DATA SEGMENT:
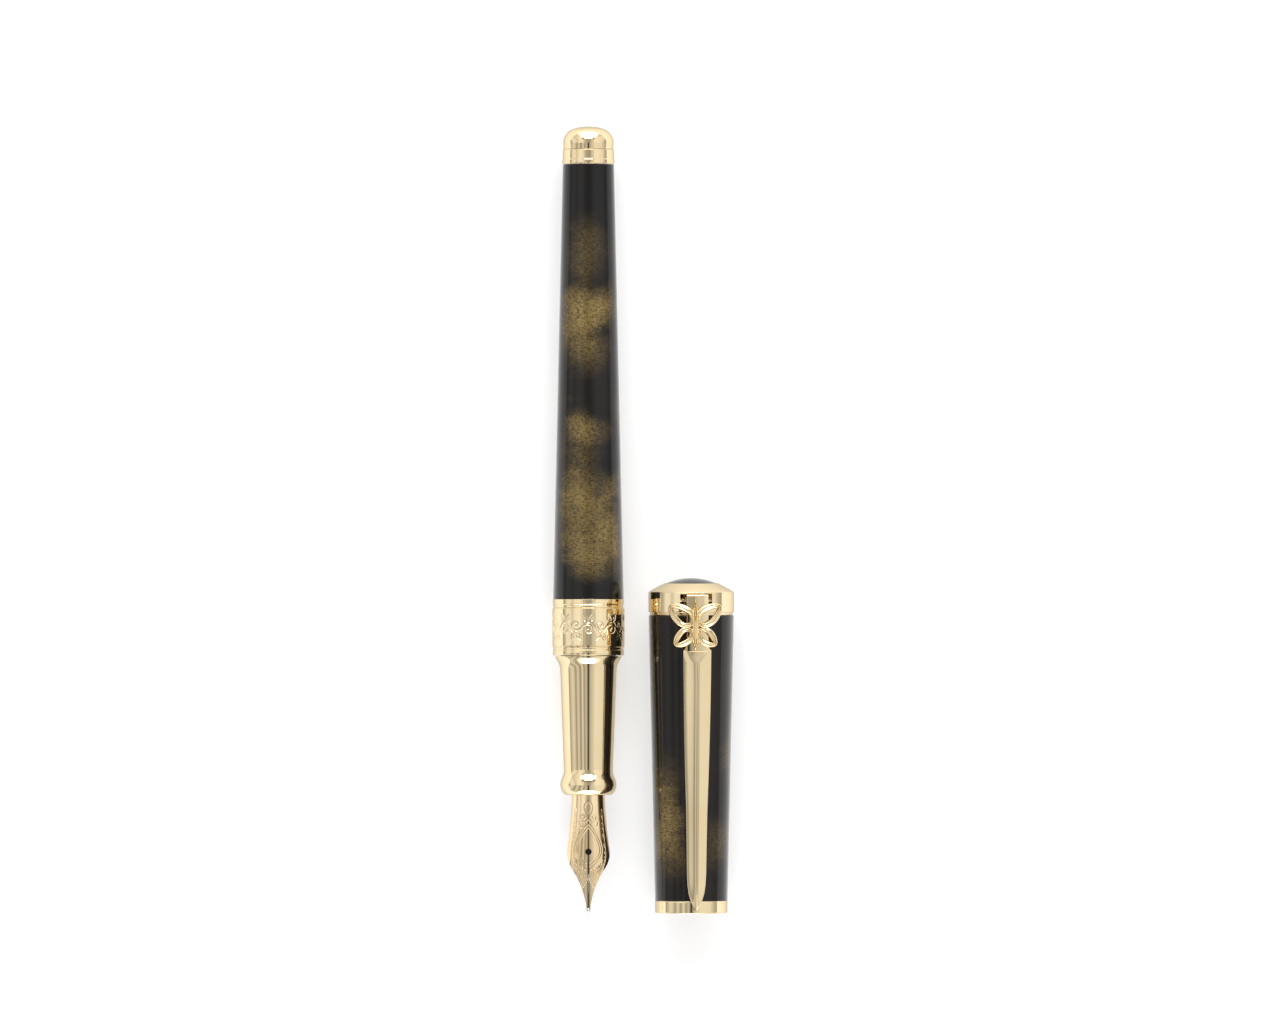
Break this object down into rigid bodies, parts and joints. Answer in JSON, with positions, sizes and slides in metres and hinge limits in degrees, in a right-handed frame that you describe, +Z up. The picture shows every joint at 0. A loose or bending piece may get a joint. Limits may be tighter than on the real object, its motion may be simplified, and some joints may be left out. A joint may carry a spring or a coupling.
{
  "type": "fountain pen",
  "caption": "Open metal fountain pen with gilt grip, band and tail, mottled dark lacquer barrel and cap, and a ridged clip with an openwork ornament; the cap lies beside the pen.",
  "frame": {"origin": "on the table, under the middle of the whole object's box", "axes": "+Z up from the table; +Y from the nib to the pen's tail, the longest way; +X from the pen to the cap lying beside it. The pen's and the cap's axes slope down from +Y by 0.63 degrees, the pen towards its tail and the cap towards its mouth"},
  "size_m": [0.03, 0.1301, 0.0174],
  "materials": {
    "gold_polished": "mirror-polished pale gold plating",
    "gold_nib": "polished gold nib with fine engraved lines",
    "tipping": "hard bright tipping alloy",
    "lacquer": "deep gloss black-brown lacquer with clouds of gold dust",
    "jewel": "polished black cabochon",
    "ebonite": "satin black",
    "inner_plastic": "moulded black plastic",
    "raw_brass": "turned brass",
    "seal": "soft rubber",
    "clear_plastic": "clear moulded plastic",
    "steel": "bright drawn steel"
  },
  "bodies": {
    "section": {"grip_section": "gold_polished", "section_thread_collar": "raw_brass", "section_seal_ring": "seal", "nib_housing": "inner_plastic", "nib": "gold_nib", "nib_tipping": "tipping", "feed": "ebonite"},
    "thread_bush": {"barrel_thread_bush": "raw_brass"},
    "tail": {"tail_ring": "gold_polished", "tail_cap": "gold_polished", "tail_stud": "raw_brass"},
    "barrel": {"center_band": "gold_polished", "barrel_shell": "lacquer"},
    "converter": {"converter_mouthpiece": "inner_plastic", "converter_reservoir": "clear_plastic", "converter_sleeve": "gold_polished"},
    "knob": {"converter_knob": "inner_plastic", "converter_screw": "steel"},
    "piston": {"piston_head": "seal", "piston_carrier": "inner_plastic"},
    "snap_ring": {"cap_snap_ring": "steel"},
    "cap": {"cap_mouth_ring": "gold_polished", "cap_tube": "lacquer", "cap_inner_liner": "inner_plastic", "cap_head": "gold_polished", "cap_head_screw": "steel", "cap_jewel": "jewel", "clip_pin": "steel", "clip_spring": "steel"},
    "clip": {"clip_lever": "raw_brass", "clip_arm": "gold_polished", "clip_ornament": "gold_polished"}
  },
  "joints": [
    {"name": "barrel_draw_off", "type": "slide", "parent": "section", "child": "thread_bush", "axis": [0, 0.9999, -0.011], "range_m": [0, 0.078]},
    {"name": "barrel_thread_travel", "type": "slide", "parent": "thread_bush", "child": "tail", "axis": [0, 0.9999, -0.011], "range_m": [0, 0.00321]},
    {"name": "barrel_turn", "type": "hinge", "parent": "tail", "child": "barrel", "pos_m": [-0.00907, -0.005, 0.00586], "axis": [0, -0.9999, 0.011], "range_deg": [0, 1440]},
    {"name": "converter_pull", "type": "slide", "parent": "section", "child": "converter", "axis": [0, 0.9999, -0.011], "range_m": [0, 0.007]},
    {"name": "converter_knob_turn", "type": "hinge", "parent": "converter", "child": "knob", "pos_m": [-0.00907, -0.005, 0.00586], "axis": [0, 0.9999, -0.011], "range_deg": [0, 1620]},
    {"name": "piston_travel", "type": "slide", "parent": "converter", "child": "piston", "axis": [0, 0.9999, -0.011], "range_m": [0, 0.01801]},
    {"name": "cap_swing", "type": "hinge", "parent": "section", "child": "snap_ring", "pos_m": [-0.00056, -0.0663, 0.006], "axis": [0, 0, -1], "range_deg": [0, 180]},
    {"name": "cap_push", "type": "slide", "parent": "snap_ring", "child": "cap", "axis": [0, -0.9999, -0.011], "range_m": [0, 0.0449]},
    {"name": "clip_lift", "type": "hinge", "parent": "cap", "child": "clip", "pos_m": [0.00846, -0.0133, 0.01149], "axis": [-0.993, -0.0013, 0.1184], "range_deg": [0, 4], "stiffness_Nm_per_rad": 2, "springref_deg": -1.72, "deforming": ["clip_spring"]}
  ],
  "couplings": [
    {"joint": "barrel_thread_travel", "follows": "barrel_turn", "m_per_rad": 0.00012732},
    {"joint": "piston_travel", "follows": "converter_knob_turn", "m_per_rad": 0.00063662}
  ]
}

WHAT THE EXERCISE ASKS:
Count the lines that hold the string "object" and state that number alone.

THE OUTPUT:
2